Messieurs, j'en ai l'intime conviction, ces tendances centralisatrices vous sont antipathiques comme elles le sont au pays entier. Nos institutions communales si libérales et si fécondes, les attributions légitimes de nos autorités provinciales ont toujours été chères au peuple belge ; je les ai toujours défendues et je continuerai à le faire tant que j'aurai l'honneur de siéger sur ces bancs.

Je crois avoir démontré, messieurs, que l'arrêté du 10 janvier est (page 262) illégal et inconstitutionnel dans son ensemble, qu'il n'est légitimé ni par l'existence d'un recours au Roi dans la loi de 1842, ru par l'intervention pécuniaire de l'Etat en faveur des communes ; il ne l'est pas davantage par l'article 67 de la Constitution qui ne donne jamais le droit au gouvernement de suspendre les lois, de les modifier, de les dénaturer.

C'est là le grand côté de la question, je ne m'arrêterai donc pas aux critiques de détail, je m'en référerai pour cela au discours que j'ai eu l'honneur de prononcer devant vous le 24 février 1863. Je ferai seulement remarquer que l'application de l'arrêté du 10 janvier, dans l'esprit de la circulaire qui l'accompagne, consacrerait dans la province de Namur et probablement dans d'autres provinces également, les plus flagrantes injustices et serait souvent très préjudiciable aux progrès de l'instruction primaire.

En effet les communes et la députation de ma province prenaient toujours en considération pour la fixation du traitement d'un instituteur, non seulement l'importance de son école, mais encore ses capacités, son zèle, son ancienneté et les charges que lui incombaient, s'il était père de famille ; c'était évidemment le mode le plus rationnel, le plus équitable.

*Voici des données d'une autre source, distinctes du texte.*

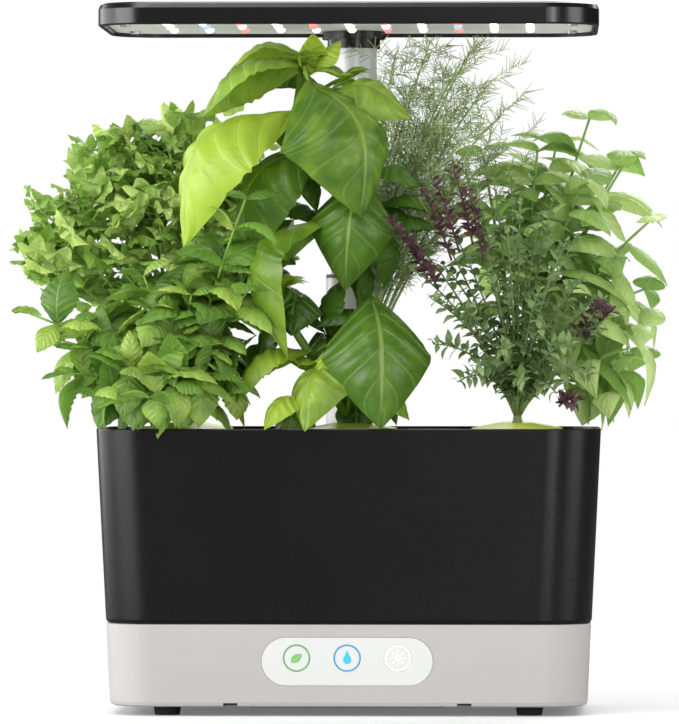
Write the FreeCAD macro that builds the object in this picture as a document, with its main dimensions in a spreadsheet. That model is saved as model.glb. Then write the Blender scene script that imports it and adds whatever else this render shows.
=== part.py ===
import FreeCAD, Part
import math
import os
import re

import Sketcher

# A countertop hydroponic garden. The origin is on the table under the middle of the base,
# +X is the viewer's right, +Y points to the rear and +Z is up. All sizes are millimetres.

SIZES = [
    ("foot_height", 5, "table to the lower edge of the base"),
    ("foot_radius", 7.5, "rubber foot where it meets the base"),
    ("foot_tip_radius", 6.6, "rubber foot at the table"),
    ("foot_inset_x", 32.5, "end of the base to a foot's centre"),
    ("foot_inset_y", 20, "front or rear of the base to a foot's centre"),
    ("base_length", 256.5, "base, left to right, at its top edge"),
    ("base_depth", 142, "base, front to rear"),
    ("base_height", 43.4, "base shell"),
    ("base_draft", 1.75, "how far each end leans in at the lower edge"),
    ("base_corner", 25, "base corner seen from above"),
    ("base_wall", 3, "base shell wall"),
    ("base_edge", 2.4, "rounding of the lower edge"),
    ("base_lip", 0.7, "rounding of the upper edge"),
    ("plate_thick", 2.5, "bottom plate"),
    ("plate_recess", 0.8, "lower edge of the base to the bottom plate"),
    ("plate_gap", 0.3, "bottom plate to the shell wall"),
    ("plate_lip_length", 102, "tongue along the front of the bottom plate"),
    ("plate_lip_drop", 1.2, "how far the tongue hangs below the plate"),
    ("vent_x", 61.5, "middle of the base to a vent notch"),
    ("vent_width", 7.5, "vent notch in the front lower edge"),
    ("vent_height", 2, "vent notch in the front lower edge"),
    ("screw_radius", 2.8, "screw head"),
    ("screw_head", 1.6, "screw head height"),
    ("screw_shank", 1.5, "screw shank radius"),
    ("plate_screw_inset_x", 60, "end of the base to a bottom screw"),
    ("plate_screw_inset_y", 22, "front or rear of the base to a bottom screw"),
    ("panel_length", 90, "control panel, end to end"),
    ("panel_height", 25.2, "control panel"),
    ("panel_thick", 1.2, "control panel"),
    ("panel_recess", 1, "recess that the panel lies in"),
    ("panel_up", 24, "lower edge of the base to the panel's middle"),
    ("icon_up", 25.8, "lower edge of the base to the buttons' middle"),
    ("icon_pitch", 26.6, "one button to the next"),
    ("icon_radius", 7, "button face"),
    ("button_gap", 0.2, "button to the hole round it"),
    ("button_collar", 8.4, "collar that keeps a button behind the wall"),
    ("button_collar_thick", 1, "collar that keeps a button behind the wall"),
    ("button_play", 0.3, "button collar to the wall"),
    ("button_stem", 2, "stem radius behind a button"),
    ("button_travel", 0.8, "how far a button goes in"),
    ("board_back", 9, "inner face of the front wall to the control board"),
    ("board_thick", 1.6, "all circuit boards"),
    ("control_board_length", 84, "board behind the panel"),
    ("control_board_height", 18, "board behind the panel"),
    ("switch_size", 6, "side of a tactile switch"),
    ("switch_depth", 3.5, "tactile switch, off the board"),
    ("board_boss", 3, "radius of the bosses that carry the boards"),
    ("inlet_inset_x", 50, "right end of the base to the power inlet"),
    ("inlet_up", 16, "lower edge of the base to the inlet's axis"),
    ("inlet_nose", 5.2, "inlet's round nose"),
    ("inlet_mouth", 3.1, "bore radius at the mouth"),
    ("inlet_mouth_depth", 4, "length of the mouth"),
    ("inlet_bore", 2.9, "bore radius behind the mouth"),
    ("inlet_bore_depth", 6, "length of the bore behind the mouth"),
    ("inlet_pin", 1, "centre pin radius"),
    ("inlet_pin_length", 5.5, "centre pin, from the bore's floor"),
    ("inlet_box", 14, "side of the inlet's body"),
    ("power_board_length", 96, "driver board"),
    ("power_board_depth", 52, "driver board"),
    ("power_board_left", 38, "middle of the base to the driver board's centre"),
    ("power_board_up", 6, "bottom plate to the driver board"),
    ("bowl_length", 267, "bowl at the rim, left to right"),
    ("bowl_depth", 152, "bowl at the rim, front to rear"),
    ("bowl_height", 102.9, "bowl, seat to rim"),
    ("bowl_draft", 4.75, "how far each side leans in at the seat"),
    ("bowl_corner", 28, "bowl corner at the rim"),
    ("bowl_edge", 2.2, "rounding of the bowl's lower edge"),
    ("bowl_rim_edge", 0.6, "rounding of the rim"),
    ("bowl_wall", 3.8, "wall below the ledge"),
    ("rim_wall", 2.2, "wall above the ledge"),
    ("bowl_floor", 3, "bowl floor"),
    ("deck_drop", 4.3, "rim to the deck's top"),
    ("deck_thick", 2.5, "grow deck"),
    ("deck_gap", 0.3, "grow deck to the bowl"),
    ("channel_radius", 17, "half the width of the channel for the post at the rear of the bowl"),
    ("channel_wall", 2.5, "wall of that channel"),
    ("channel_corner", 1.5, "corner of that channel"),
    ("pod_margin_x", 44.5, "rim's end to a side pod's centre"),
    ("pod_margin_front", 36, "front of the rim to the front side pods"),
    ("pod_margin_rear", 48, "rear of the rim to the rear side pods"),
    ("pod_front_middle", 33, "front of the rim to the front middle pod"),
    ("pod_rear_middle", 67, "rear of the rim to the rear middle pod"),
    ("basket_radius", 17.5, "basket under the deck"),
    ("basket_foot", 12.5, "basket at its lower end"),
    ("basket_height", 50, "basket below the deck's top"),
    ("basket_wall", 1.2, "basket wall"),
    ("basket_floor", 1.6, "basket floor"),
    ("basket_gap", 0.3, "basket to its hole"),
    ("collar_radius", 20.5, "basket collar on the deck"),
    ("collar_height", 4, "basket collar above the deck"),
    ("slot_width", 4, "slot in a basket"),
    ("slot_low", 8, "basket's lower end to a slot"),
    ("slot_high", 14, "slot's top to the deck's top"),
    ("sponge_gap", 0.3, "sponge to the basket wall"),
    ("sponge_drop", 2, "deck's top to the sponge's top"),
    ("label_radius", 24.5, "round label over a pod"),
    ("label_rise", 3.1, "rise of a label from its edge to its hole"),
    ("label_thick", 0.8, "label"),
    ("label_hole", 8, "hole for the stems"),
    ("port_length", 20, "fill port, left to right"),
    ("port_depth", 16, "fill port, front to rear"),
    ("port_margin_front", 26, "front of the rim to the fill port's centre"),
    ("flap_length", 25, "fill flap, left to right"),
    ("flap_depth", 21, "fill flap, front to rear"),
    ("flap_thick", 1.6, "fill flap"),
    ("flap_gap", 0.15, "fill flap to the deck"),
    ("hinge_radius", 1.8, "hinge barrel of the flap"),
    ("pin_radius", 0.8, "flap pin"),
    ("pin_gap", 0.08, "flap pin to the barrel"),
    ("ear_thick", 2, "ear that holds the flap pin"),
    ("ear_gap", 0.4, "ear to the barrel"),
    ("pump_x", 45, "middle of the bowl to the pump's centre"),
    ("pump_inset_y", 29, "rear of the rim to the pump's centre"),
    ("pump_length", 40, "pump, left to right"),
    ("pump_depth", 32, "pump, front to rear"),
    ("pump_height", 26, "pump housing"),
    ("pump_chamber", 12.5, "pump chamber radius"),
    ("pump_chamber_depth", 16, "pump chamber"),
    ("pump_cover_thick", 3, "pump cover"),
    ("outlet_radius", 4, "pump outlet pipe"),
    ("outlet_bore", 2.6, "pump outlet bore"),
    ("outlet_height", 14, "pump outlet pipe"),
    ("shaft_radius", 1.5, "impeller shaft"),
    ("shaft_gap", 0.1, "impeller to its shaft"),
    ("impeller_radius", 10.5, "impeller, over the blades"),
    ("impeller_hub", 4, "impeller hub"),
    ("impeller_height", 10, "impeller"),
    ("impeller_lift", 2, "chamber floor to the impeller"),
    ("blade_thick", 1.2, "impeller blade"),
    ("blade_count", 6, "impeller blades"),
    ("filter_thick", 4, "filter foam on the pump's front"),
    ("contact_radius", 4, "contact plate under the pump"),
    ("contact_pin", 2, "spring contact in the base"),
    ("contact_pitch", 16, "one contact to the next"),
    ("hole_gap", 0.2, "contacts and inlet to the holes round them"),
    ("float_inset_y", 25, "rear of the rim to the float's axis"),
    ("float_x", 44, "middle of the bowl to the float's axis"),
    ("float_radius", 11, "float"),
    ("float_height", 14, "float"),
    ("float_gap", 0.4, "float to its guide"),
    ("float_guide_radius", 2.5, "guide rod of the float"),
    ("float_travel", 50, "rise of the float"),
    ("post_inset", 25, "rear of the rim to the post's axis"),
    ("post_radius", 12.45, "moving post"),
    ("post_wall", 1.8, "moving post"),
    ("post_overlap", 115, "moving post inside the sleeve, lamp down"),
    ("post_gap", 0.15, "moving post to its bush"),
    ("sleeve_radius", 15, "fixed sleeve"),
    ("sleeve_wall", 1.4, "fixed sleeve"),
    ("sleeve_top", 232, "table to the sleeve's top"),
    ("sleeve_foot_radius", 16.6, "flange under the sleeve"),
    ("sleeve_foot_thick", 3, "flange under the sleeve"),
    ("bush_length", 24, "bush inside the sleeve"),
    ("bush_flange", 2, "bush flange on the sleeve"),
    ("hood_length", 265, "lamp hood, left to right"),
    ("hood_depth", 150, "lamp hood, front to rear"),
    ("hood_height", 12, "lamp hood"),
    ("hood_corner", 28, "lamp hood corner seen from above"),
    ("hood_edge", 3.2, "rounding of the hood's upper edge"),
    ("hood_lip", 0.8, "rounding of the hood's lower edge"),
    ("hood_wall", 3, "lamp hood wall"),
    ("hood_bottom", 364, "table to the hood's lower edge, lamp down"),
    ("hood_rear_reach", 24, "post's axis to the hood's rear"),
    ("panel_up_in_hood", 2, "hood's lower edge to the white panel"),
    ("light_panel_thick", 1.6, "white panel"),
    ("panel_clear", 0.3, "white panel to the hood"),
    ("led_board_inset", 12, "hood's edge to the lamp board"),
    ("led_radius", 2.25, "clear dome of a lamp"),
    ("led_drop", 2.1, "dome below the white panel"),
    ("led_pitch", 19.2, "one lamp to the next, left to right"),
    ("led_front_inset", 18, "hood's front to the first row of lamps"),
    ("led_row_pitch", 38, "one row of lamps to the next"),
    ("hood_screw_inset_x", 14, "hood's end to a hood screw"),
    ("hood_screw_inset_y", 34, "hood's front or rear to a hood screw"),
    ("flange_radius", 17.2, "collar flange under the white panel"),
    ("flange_thick", 4.3, "collar flange under the white panel"),
    ("ring_radius", 14.3, "collar ring under the flange"),
    ("ring_height", 5, "collar ring under the flange"),
    ("leaf_thick", 1.2, "leaf blade"),
    ("leaf_clear", 3, "lowest leaves above the crown"),
    ("crown_radius", 5, "bundle of stems in a label's hole"),
    ("crown_height", 7, "basket collar to the crown's top"),
]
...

Tout cela est changé par le règlement du 10 janvier ; désormais les mérites, le zèle de l'instituteur, son ancienneté n'entrent plus en ligne de compte, il ne peut obtenir qu'un traitement dont le maximum est fixé d'après le nombre d’élèves que l'école contient ou peut contenir !

Eh bien, je déclare que c'est là une souveraine injustice et d'où peuvent découler les conséquences les plus funestes pour les progrès de l'instruction.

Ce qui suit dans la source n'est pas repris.